* Start Provided records *
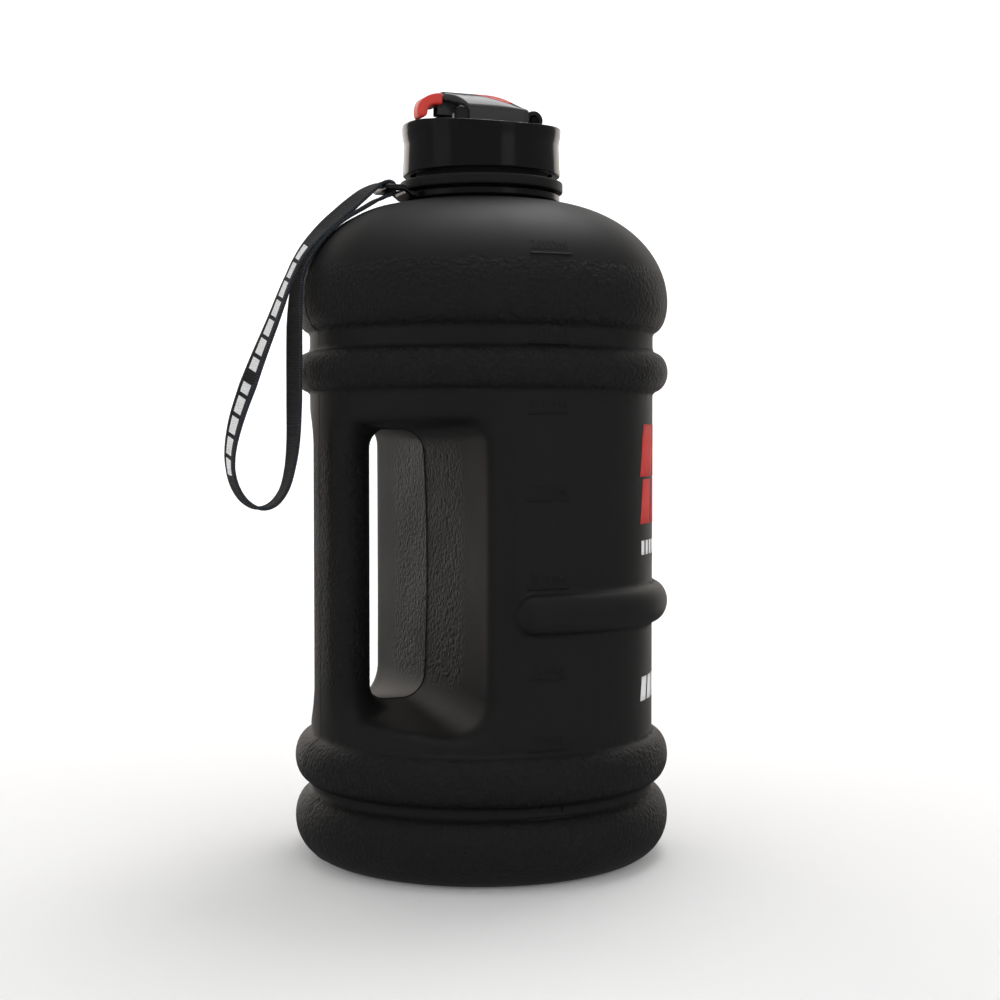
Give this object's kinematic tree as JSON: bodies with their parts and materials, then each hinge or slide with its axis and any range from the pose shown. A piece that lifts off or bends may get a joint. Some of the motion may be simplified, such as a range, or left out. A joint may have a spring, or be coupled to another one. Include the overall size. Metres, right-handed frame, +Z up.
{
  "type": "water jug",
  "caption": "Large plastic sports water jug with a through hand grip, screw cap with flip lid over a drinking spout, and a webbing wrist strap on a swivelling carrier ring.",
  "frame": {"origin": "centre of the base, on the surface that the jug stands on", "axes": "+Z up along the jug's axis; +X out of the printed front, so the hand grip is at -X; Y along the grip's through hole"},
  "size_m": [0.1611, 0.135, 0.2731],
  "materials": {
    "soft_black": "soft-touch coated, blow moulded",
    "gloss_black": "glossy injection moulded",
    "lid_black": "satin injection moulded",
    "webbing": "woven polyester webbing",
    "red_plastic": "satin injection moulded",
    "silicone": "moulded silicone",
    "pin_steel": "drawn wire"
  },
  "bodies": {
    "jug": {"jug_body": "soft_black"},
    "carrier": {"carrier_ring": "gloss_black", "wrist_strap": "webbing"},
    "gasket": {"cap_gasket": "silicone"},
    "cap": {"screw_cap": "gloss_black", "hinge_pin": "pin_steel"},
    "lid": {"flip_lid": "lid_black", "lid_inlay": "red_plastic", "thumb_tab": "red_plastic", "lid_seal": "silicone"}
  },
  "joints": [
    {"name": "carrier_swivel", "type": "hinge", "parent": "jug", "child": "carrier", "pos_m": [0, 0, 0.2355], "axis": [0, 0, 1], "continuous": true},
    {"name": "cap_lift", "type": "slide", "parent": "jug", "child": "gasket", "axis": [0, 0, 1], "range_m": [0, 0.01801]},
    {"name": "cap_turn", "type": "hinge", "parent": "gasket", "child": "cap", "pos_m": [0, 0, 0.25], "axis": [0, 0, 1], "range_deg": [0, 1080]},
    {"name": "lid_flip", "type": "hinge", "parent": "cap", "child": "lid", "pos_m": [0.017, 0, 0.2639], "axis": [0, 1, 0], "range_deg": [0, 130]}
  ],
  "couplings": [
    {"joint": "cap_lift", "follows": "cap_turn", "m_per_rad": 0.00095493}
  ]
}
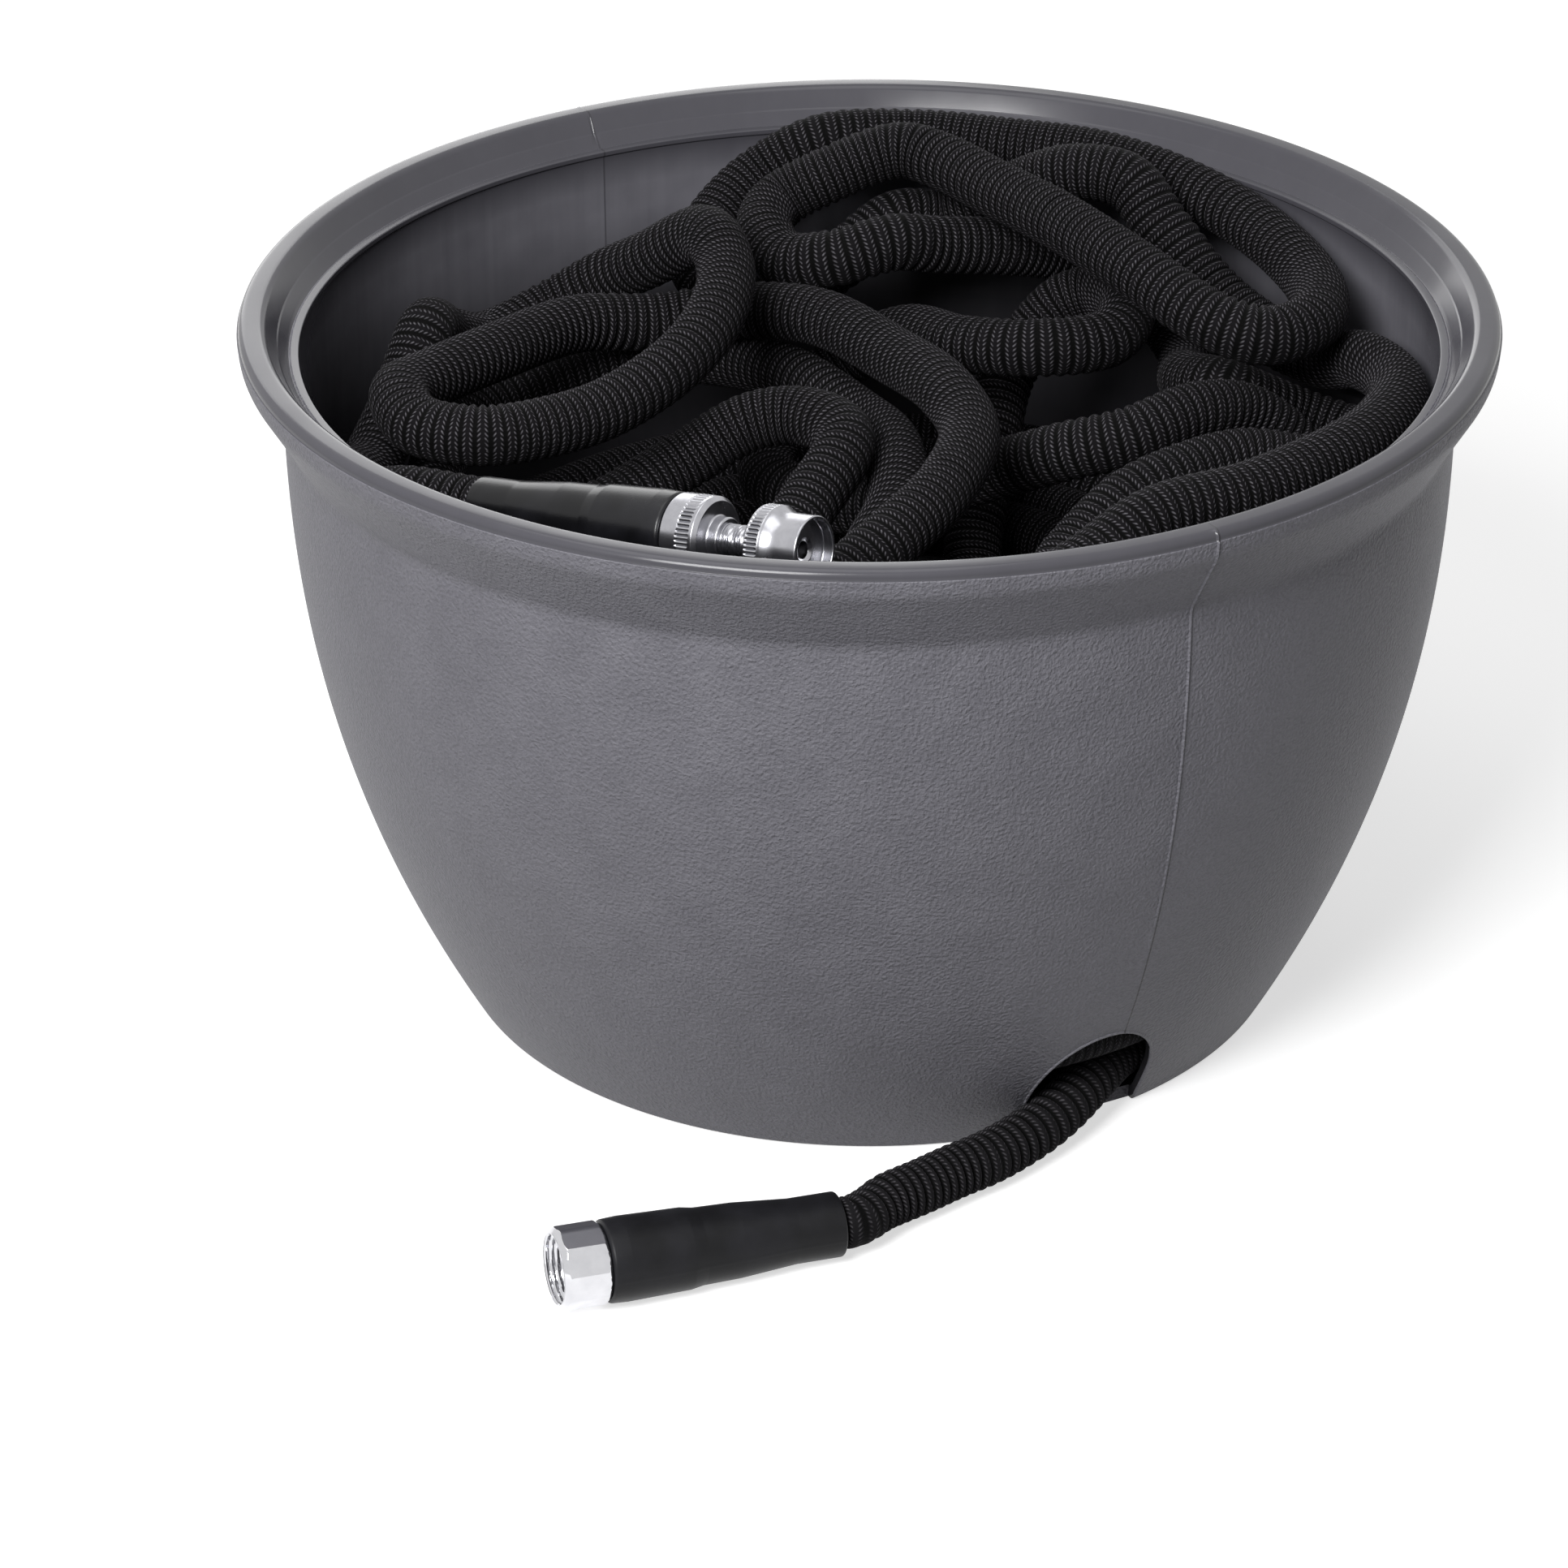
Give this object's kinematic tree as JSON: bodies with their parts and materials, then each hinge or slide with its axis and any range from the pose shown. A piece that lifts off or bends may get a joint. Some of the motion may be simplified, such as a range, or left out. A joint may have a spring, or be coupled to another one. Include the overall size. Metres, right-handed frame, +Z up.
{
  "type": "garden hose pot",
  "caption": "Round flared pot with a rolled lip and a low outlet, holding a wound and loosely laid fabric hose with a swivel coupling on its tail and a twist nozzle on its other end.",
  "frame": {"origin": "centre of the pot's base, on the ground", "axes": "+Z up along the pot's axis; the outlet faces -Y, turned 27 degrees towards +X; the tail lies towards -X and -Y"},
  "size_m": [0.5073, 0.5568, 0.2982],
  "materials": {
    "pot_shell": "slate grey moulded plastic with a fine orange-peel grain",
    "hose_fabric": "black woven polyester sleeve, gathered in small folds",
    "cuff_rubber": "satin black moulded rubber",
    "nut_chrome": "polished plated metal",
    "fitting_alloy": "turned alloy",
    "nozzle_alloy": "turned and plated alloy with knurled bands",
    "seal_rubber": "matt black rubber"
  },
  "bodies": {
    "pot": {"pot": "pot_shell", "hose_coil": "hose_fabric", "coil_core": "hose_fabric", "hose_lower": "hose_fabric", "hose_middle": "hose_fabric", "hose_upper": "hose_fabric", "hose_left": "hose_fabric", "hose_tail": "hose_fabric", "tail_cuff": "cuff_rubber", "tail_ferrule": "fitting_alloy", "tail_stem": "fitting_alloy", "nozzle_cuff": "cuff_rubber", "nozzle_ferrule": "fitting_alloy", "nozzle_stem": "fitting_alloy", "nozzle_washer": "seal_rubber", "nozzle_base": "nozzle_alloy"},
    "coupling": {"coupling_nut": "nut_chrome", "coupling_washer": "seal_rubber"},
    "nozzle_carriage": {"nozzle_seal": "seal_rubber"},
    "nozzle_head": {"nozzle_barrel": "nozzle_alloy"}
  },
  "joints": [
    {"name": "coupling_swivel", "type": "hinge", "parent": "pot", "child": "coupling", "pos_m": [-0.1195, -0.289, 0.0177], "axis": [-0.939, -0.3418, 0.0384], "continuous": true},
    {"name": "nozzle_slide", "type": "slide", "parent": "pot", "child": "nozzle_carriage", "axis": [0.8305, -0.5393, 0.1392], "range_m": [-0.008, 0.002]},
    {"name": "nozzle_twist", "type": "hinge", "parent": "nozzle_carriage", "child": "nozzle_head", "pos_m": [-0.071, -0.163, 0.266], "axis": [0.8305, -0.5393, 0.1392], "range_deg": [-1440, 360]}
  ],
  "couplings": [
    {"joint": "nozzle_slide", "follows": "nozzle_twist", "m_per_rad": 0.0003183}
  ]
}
* End Provided records *
▶ [Written instruction] Repeat all of the records above exactly as they appear.

▶ [Finished answer]
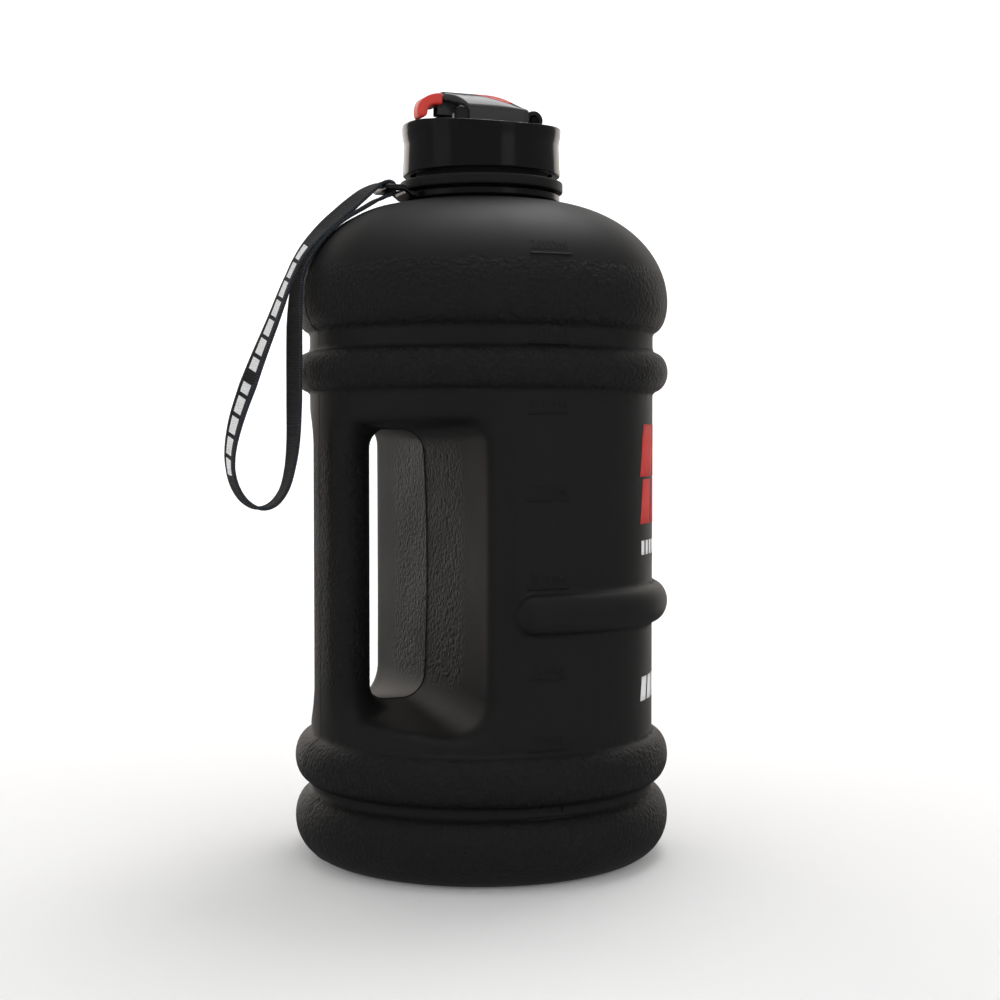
Give this object's kinematic tree as JSON: bodies with their parts and materials, then each hinge or slide with its axis and any range from the pose shown. A piece that lifts off or bends may get a joint. Some of the motion may be simplified, such as a range, or left out. A joint may have a spring, or be coupled to another one. Include the overall size. Metres, right-handed frame, +Z up.
{
  "type": "water jug",
  "caption": "Large plastic sports water jug with a through hand grip, screw cap with flip lid over a drinking spout, and a webbing wrist strap on a swivelling carrier ring.",
  "frame": {"origin": "centre of the base, on the surface that the jug stands on", "axes": "+Z up along the jug's axis; +X out of the printed front, so the hand grip is at -X; Y along the grip's through hole"},
  "size_m": [0.1611, 0.135, 0.2731],
  "materials": {
    "soft_black": "soft-touch coated, blow moulded",
    "gloss_black": "glossy injection moulded",
    "lid_black": "satin injection moulded",
    "webbing": "woven polyester webbing",
    "red_plastic": "satin injection moulded",
    "silicone": "moulded silicone",
    "pin_steel": "drawn wire"
  },
  "bodies": {
    "jug": {"jug_body": "soft_black"},
    "carrier": {"carrier_ring": "gloss_black", "wrist_strap": "webbing"},
    "gasket": {"cap_gasket": "silicone"},
    "cap": {"screw_cap": "gloss_black", "hinge_pin": "pin_steel"},
    "lid": {"flip_lid": "lid_black", "lid_inlay": "red_plastic", "thumb_tab": "red_plastic", "lid_seal": "silicone"}
  },
  "joints": [
    {"name": "carrier_swivel", "type": "hinge", "parent": "jug", "child": "carrier", "pos_m": [0, 0, 0.2355], "axis": [0, 0, 1], "continuous": true},
    {"name": "cap_lift", "type": "slide", "parent": "jug", "child": "gasket", "axis": [0, 0, 1], "range_m": [0, 0.01801]},
    {"name": "cap_turn", "type": "hinge", "parent": "gasket", "child": "cap", "pos_m": [0, 0, 0.25], "axis": [0, 0, 1], "range_deg": [0, 1080]},
    {"name": "lid_flip", "type": "hinge", "parent": "cap", "child": "lid", "pos_m": [0.017, 0, 0.2639], "axis": [0, 1, 0], "range_deg": [0, 130]}
  ],
  "couplings": [
    {"joint": "cap_lift", "follows": "cap_turn", "m_per_rad": 0.00095493}
  ]
}
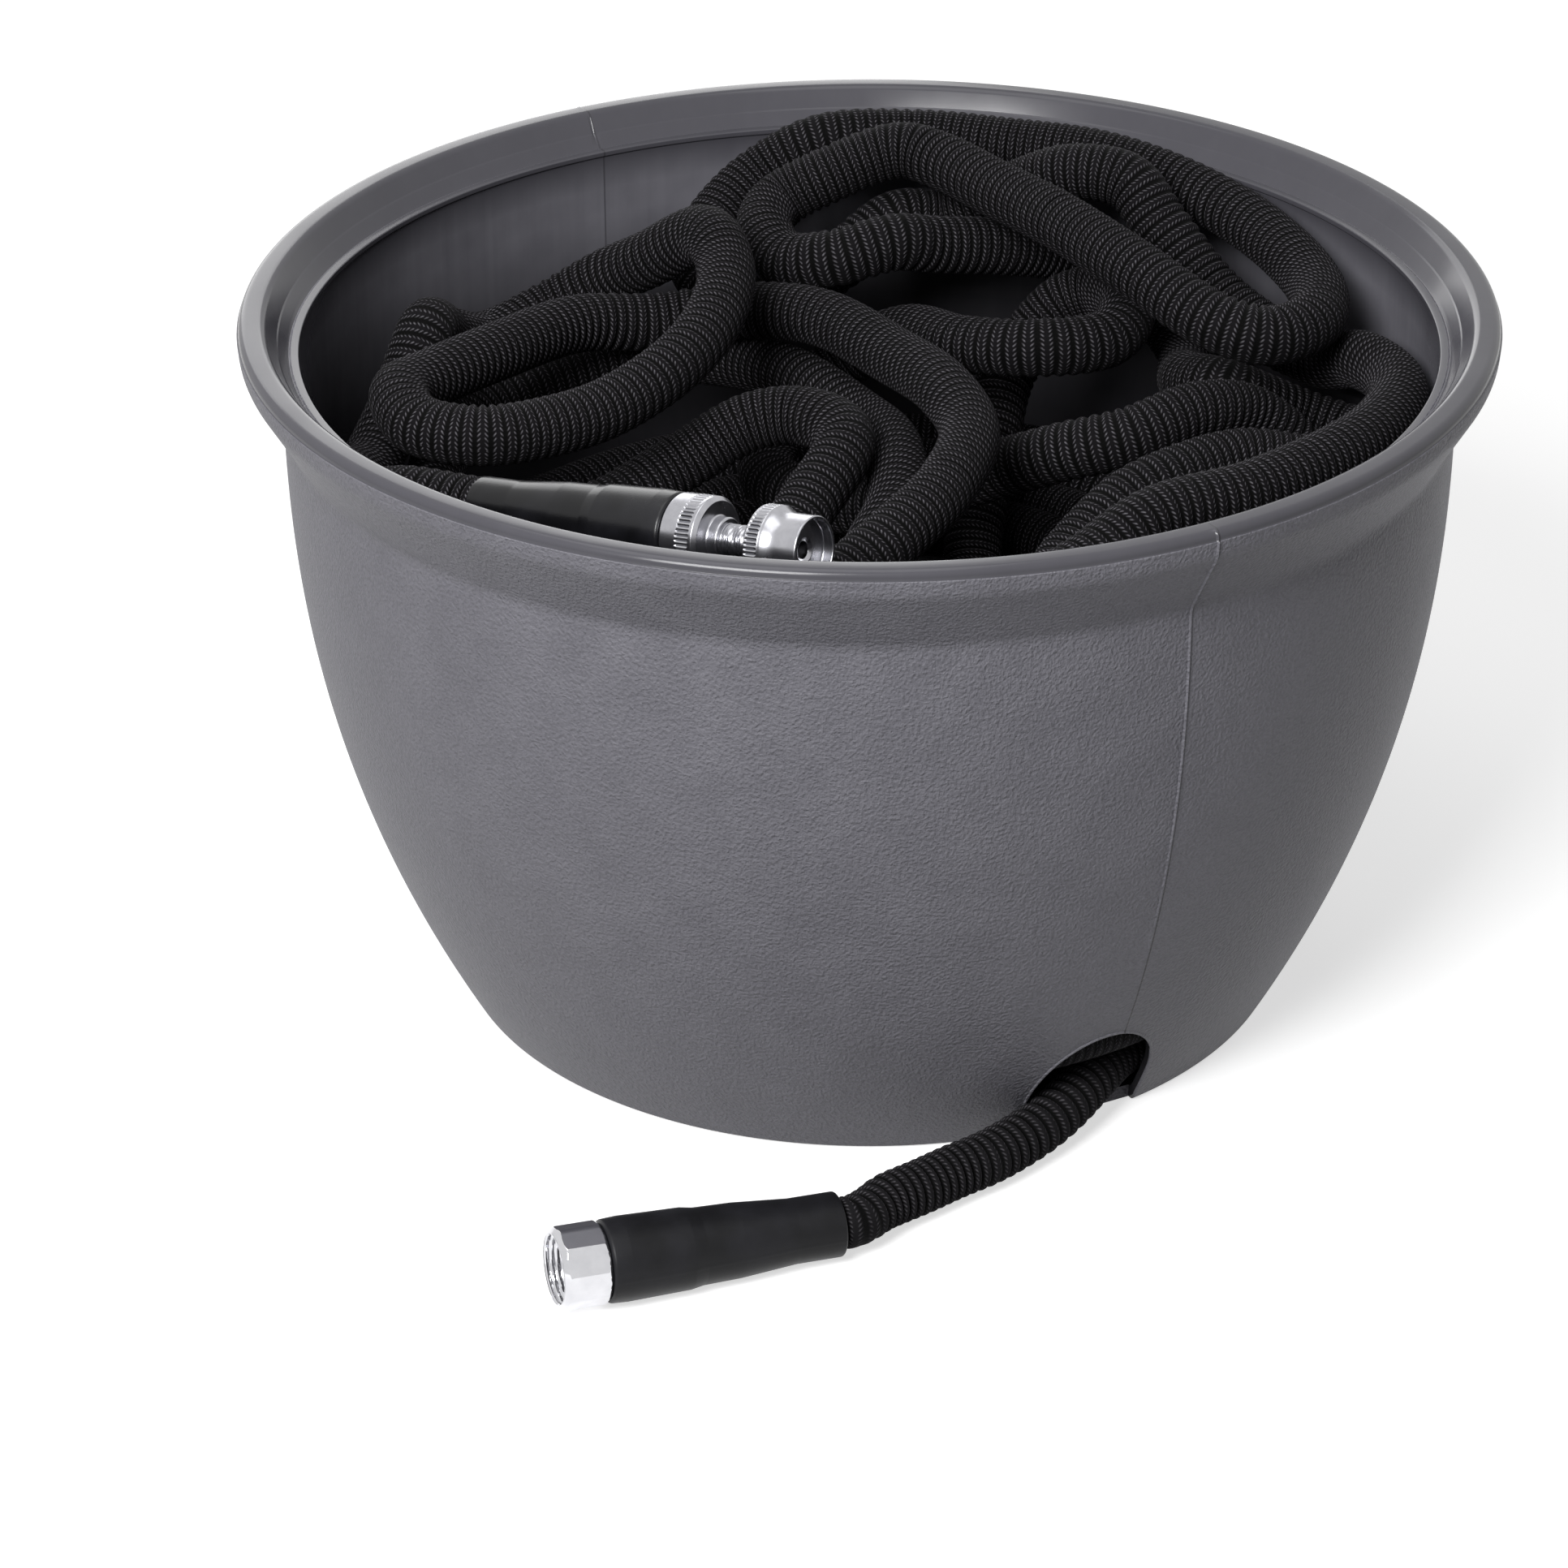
Give this object's kinematic tree as JSON: bodies with their parts and materials, then each hinge or slide with its axis and any range from the pose shown. A piece that lifts off or bends may get a joint. Some of the motion may be simplified, such as a range, or left out. A joint may have a spring, or be coupled to another one. Include the overall size. Metres, right-handed frame, +Z up.
{
  "type": "garden hose pot",
  "caption": "Round flared pot with a rolled lip and a low outlet, holding a wound and loosely laid fabric hose with a swivel coupling on its tail and a twist nozzle on its other end.",
  "frame": {"origin": "centre of the pot's base, on the ground", "axes": "+Z up along the pot's axis; the outlet faces -Y, turned 27 degrees towards +X; the tail lies towards -X and -Y"},
  "size_m": [0.5073, 0.5568, 0.2982],
  "materials": {
    "pot_shell": "slate grey moulded plastic with a fine orange-peel grain",
    "hose_fabric": "black woven polyester sleeve, gathered in small folds",
    "cuff_rubber": "satin black moulded rubber",
    "nut_chrome": "polished plated metal",
    "fitting_alloy": "turned alloy",
    "nozzle_alloy": "turned and plated alloy with knurled bands",
    "seal_rubber": "matt black rubber"
  },
  "bodies": {
    "pot": {"pot": "pot_shell", "hose_coil": "hose_fabric", "coil_core": "hose_fabric", "hose_lower": "hose_fabric", "hose_middle": "hose_fabric", "hose_upper": "hose_fabric", "hose_left": "hose_fabric", "hose_tail": "hose_fabric", "tail_cuff": "cuff_rubber", "tail_ferrule": "fitting_alloy", "tail_stem": "fitting_alloy", "nozzle_cuff": "cuff_rubber", "nozzle_ferrule": "fitting_alloy", "nozzle_stem": "fitting_alloy", "nozzle_washer": "seal_rubber", "nozzle_base": "nozzle_alloy"},
    "coupling": {"coupling_nut": "nut_chrome", "coupling_washer": "seal_rubber"},
    "nozzle_carriage": {"nozzle_seal": "seal_rubber"},
    "nozzle_head": {"nozzle_barrel": "nozzle_alloy"}
  },
  "joints": [
    {"name": "coupling_swivel", "type": "hinge", "parent": "pot", "child": "coupling", "pos_m": [-0.1195, -0.289, 0.0177], "axis": [-0.939, -0.3418, 0.0384], "continuous": true},
    {"name": "nozzle_slide", "type": "slide", "parent": "pot", "child": "nozzle_carriage", "axis": [0.8305, -0.5393, 0.1392], "range_m": [-0.008, 0.002]},
    {"name": "nozzle_twist", "type": "hinge", "parent": "nozzle_carriage", "child": "nozzle_head", "pos_m": [-0.071, -0.163, 0.266], "axis": [0.8305, -0.5393, 0.1392], "range_deg": [-1440, 360]}
  ],
  "couplings": [
    {"joint": "nozzle_slide", "follows": "nozzle_twist", "m_per_rad": 0.0003183}
  ]
}